## BRIEF:
Repeat, exactly as written, every line from the one holding "screw = head()" through the one holding "for node in". Leave out all other lines.

>> start PROVIDED MATERIAL

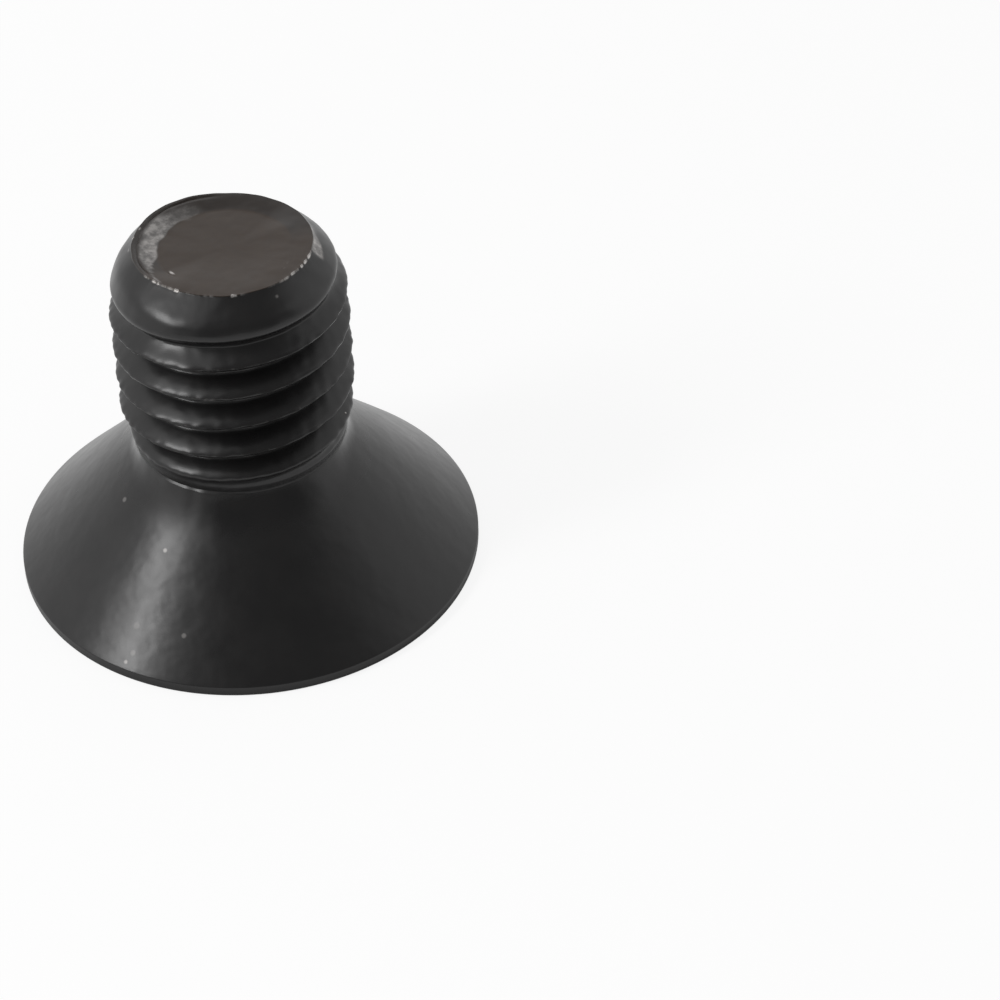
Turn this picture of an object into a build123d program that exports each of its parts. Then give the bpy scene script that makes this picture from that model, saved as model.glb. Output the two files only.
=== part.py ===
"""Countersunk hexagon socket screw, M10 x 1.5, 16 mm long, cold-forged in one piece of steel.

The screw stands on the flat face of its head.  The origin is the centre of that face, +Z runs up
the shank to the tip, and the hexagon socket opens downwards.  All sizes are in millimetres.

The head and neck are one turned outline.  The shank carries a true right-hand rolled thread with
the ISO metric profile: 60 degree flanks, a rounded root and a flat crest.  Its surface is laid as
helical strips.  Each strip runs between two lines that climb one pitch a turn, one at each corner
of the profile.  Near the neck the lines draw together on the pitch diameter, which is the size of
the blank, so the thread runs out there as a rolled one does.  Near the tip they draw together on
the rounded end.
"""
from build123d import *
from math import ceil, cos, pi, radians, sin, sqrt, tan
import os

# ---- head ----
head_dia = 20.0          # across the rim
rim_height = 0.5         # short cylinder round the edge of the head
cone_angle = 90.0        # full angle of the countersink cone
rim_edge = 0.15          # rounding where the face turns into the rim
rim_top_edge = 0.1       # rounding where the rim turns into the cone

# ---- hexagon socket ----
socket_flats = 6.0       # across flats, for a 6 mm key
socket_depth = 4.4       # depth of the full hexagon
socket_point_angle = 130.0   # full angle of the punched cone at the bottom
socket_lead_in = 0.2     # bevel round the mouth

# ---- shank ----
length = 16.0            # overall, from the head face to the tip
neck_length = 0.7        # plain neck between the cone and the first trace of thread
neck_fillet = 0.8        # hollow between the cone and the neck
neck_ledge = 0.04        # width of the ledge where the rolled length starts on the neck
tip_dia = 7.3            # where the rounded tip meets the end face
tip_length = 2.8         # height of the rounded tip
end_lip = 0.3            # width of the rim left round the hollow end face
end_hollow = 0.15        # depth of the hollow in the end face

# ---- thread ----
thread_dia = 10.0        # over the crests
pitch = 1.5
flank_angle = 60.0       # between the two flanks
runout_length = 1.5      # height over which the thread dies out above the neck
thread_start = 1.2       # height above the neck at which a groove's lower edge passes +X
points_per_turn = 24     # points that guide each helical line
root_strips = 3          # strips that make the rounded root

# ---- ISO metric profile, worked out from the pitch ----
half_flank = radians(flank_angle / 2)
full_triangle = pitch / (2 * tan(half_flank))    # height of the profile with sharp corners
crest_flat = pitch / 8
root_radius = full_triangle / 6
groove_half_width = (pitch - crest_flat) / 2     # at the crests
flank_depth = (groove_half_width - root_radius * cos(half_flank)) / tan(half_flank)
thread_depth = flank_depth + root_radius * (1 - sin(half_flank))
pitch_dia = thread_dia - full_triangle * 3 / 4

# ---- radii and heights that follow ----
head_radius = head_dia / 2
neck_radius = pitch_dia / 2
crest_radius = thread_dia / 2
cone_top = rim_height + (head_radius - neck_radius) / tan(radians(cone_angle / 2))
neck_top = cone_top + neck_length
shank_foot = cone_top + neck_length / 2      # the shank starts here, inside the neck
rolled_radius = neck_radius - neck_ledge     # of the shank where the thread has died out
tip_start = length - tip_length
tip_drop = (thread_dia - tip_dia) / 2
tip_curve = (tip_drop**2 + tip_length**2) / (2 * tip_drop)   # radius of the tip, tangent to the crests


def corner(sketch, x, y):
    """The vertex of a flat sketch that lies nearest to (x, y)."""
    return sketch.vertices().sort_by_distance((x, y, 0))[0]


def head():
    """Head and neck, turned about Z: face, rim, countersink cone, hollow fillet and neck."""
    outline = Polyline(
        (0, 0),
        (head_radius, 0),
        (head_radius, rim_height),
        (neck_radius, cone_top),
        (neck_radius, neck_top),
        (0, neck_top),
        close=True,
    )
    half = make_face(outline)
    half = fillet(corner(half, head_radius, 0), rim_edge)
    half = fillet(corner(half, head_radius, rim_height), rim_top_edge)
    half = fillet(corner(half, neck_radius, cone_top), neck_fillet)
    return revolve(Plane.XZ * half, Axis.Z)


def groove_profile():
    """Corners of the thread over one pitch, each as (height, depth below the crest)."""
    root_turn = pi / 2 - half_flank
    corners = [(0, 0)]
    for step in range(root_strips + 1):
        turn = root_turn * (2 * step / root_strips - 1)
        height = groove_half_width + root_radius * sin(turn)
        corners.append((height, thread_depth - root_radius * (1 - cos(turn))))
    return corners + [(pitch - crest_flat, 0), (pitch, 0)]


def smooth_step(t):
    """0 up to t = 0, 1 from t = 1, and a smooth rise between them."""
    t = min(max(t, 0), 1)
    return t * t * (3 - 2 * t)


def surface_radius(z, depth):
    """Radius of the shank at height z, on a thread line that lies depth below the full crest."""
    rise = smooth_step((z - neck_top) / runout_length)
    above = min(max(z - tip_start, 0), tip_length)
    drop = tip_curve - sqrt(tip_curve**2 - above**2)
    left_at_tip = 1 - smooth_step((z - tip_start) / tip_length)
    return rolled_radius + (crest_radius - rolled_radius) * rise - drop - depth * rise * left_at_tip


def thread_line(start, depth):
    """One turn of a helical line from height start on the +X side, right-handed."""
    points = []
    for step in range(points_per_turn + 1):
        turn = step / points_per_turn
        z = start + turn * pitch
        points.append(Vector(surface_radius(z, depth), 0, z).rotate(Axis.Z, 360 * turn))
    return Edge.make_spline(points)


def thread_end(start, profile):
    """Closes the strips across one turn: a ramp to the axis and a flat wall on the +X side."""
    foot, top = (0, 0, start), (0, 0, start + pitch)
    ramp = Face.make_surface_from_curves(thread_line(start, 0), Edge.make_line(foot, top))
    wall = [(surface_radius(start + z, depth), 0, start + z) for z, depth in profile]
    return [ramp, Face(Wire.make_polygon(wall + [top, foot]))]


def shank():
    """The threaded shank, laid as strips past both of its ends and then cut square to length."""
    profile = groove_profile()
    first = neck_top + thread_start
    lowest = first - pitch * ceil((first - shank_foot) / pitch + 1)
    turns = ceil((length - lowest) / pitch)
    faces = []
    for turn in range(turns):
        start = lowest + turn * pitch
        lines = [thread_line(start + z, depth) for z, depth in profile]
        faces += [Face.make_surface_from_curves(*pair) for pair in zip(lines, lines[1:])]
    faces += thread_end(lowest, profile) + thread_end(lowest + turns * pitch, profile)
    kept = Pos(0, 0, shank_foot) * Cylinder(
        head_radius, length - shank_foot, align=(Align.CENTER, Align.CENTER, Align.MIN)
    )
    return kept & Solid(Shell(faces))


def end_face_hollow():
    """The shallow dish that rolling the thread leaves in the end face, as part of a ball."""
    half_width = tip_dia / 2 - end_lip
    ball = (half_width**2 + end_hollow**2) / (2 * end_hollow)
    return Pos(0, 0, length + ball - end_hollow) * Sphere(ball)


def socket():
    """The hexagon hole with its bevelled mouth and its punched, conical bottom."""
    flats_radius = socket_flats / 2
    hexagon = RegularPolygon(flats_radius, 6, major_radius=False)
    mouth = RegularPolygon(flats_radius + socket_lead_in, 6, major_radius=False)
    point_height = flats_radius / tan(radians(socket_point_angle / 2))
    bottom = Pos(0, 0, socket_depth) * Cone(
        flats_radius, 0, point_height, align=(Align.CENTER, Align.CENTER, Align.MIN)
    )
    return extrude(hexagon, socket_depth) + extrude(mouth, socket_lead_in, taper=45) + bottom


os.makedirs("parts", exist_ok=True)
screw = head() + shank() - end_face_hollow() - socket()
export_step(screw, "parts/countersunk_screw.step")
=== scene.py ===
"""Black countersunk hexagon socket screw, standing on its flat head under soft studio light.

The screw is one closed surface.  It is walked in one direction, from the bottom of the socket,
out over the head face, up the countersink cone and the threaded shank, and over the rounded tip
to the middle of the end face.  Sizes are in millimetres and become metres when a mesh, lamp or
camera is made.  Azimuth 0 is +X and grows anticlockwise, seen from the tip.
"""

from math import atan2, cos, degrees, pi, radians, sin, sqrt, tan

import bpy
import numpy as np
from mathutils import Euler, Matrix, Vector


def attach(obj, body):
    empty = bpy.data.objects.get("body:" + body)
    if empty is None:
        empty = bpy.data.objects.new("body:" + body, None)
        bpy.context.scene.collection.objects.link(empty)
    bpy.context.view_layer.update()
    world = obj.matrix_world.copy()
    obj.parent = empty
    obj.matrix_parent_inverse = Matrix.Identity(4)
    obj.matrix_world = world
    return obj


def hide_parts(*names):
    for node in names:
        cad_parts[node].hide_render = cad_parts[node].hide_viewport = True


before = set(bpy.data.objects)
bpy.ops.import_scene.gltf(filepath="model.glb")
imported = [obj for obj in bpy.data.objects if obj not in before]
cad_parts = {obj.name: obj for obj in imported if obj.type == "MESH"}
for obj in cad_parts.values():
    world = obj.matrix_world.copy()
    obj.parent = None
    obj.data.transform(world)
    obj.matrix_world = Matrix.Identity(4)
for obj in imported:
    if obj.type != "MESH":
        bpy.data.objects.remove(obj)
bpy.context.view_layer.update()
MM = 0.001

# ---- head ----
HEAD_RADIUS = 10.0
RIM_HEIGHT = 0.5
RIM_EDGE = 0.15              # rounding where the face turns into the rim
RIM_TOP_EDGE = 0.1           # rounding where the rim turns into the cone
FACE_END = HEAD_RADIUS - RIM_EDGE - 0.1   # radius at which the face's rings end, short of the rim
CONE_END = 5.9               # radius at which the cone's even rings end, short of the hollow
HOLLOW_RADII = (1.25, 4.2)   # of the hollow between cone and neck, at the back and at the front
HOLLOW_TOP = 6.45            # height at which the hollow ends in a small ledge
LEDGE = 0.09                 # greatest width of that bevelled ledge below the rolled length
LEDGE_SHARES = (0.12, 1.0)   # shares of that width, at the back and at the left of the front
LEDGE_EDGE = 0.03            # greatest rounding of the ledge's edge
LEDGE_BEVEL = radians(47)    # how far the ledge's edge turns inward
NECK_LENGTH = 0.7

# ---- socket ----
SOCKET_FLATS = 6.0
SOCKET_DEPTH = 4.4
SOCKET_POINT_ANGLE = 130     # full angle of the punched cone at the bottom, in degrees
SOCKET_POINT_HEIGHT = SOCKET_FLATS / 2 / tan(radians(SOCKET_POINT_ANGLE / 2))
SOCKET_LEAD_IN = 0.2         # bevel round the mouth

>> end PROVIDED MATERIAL

## SOLUTION FOR THIS EXERCISE:
screw = head() + shank() - end_face_hollow() - socket()
export_step(screw, "parts/countersunk_screw.step")
=== scene.py ===
"""Black countersunk hexagon socket screw, standing on its flat head under soft studio light.

The screw is one closed surface.  It is walked in one direction, from the bottom of the socket,
out over the head face, up the countersink cone and the threaded shank, and over the rounded tip
to the middle of the end face.  Sizes are in millimetres and become metres when a mesh, lamp or
camera is made.  Azimuth 0 is +X and grows anticlockwise, seen from the tip.
"""

from math import atan2, cos, degrees, pi, radians, sin, sqrt, tan

import bpy
import numpy as np
from mathutils import Euler, Matrix, Vector


def attach(obj, body):
    empty = bpy.data.objects.get("body:" + body)
    if empty is None:
        empty = bpy.data.objects.new("body:" + body, None)
        bpy.context.scene.collection.objects.link(empty)
    bpy.context.view_layer.update()
    world = obj.matrix_world.copy()
    obj.parent = empty
    obj.matrix_parent_inverse = Matrix.Identity(4)
    obj.matrix_world = world
    return obj


def hide_parts(*names):
    for node in names:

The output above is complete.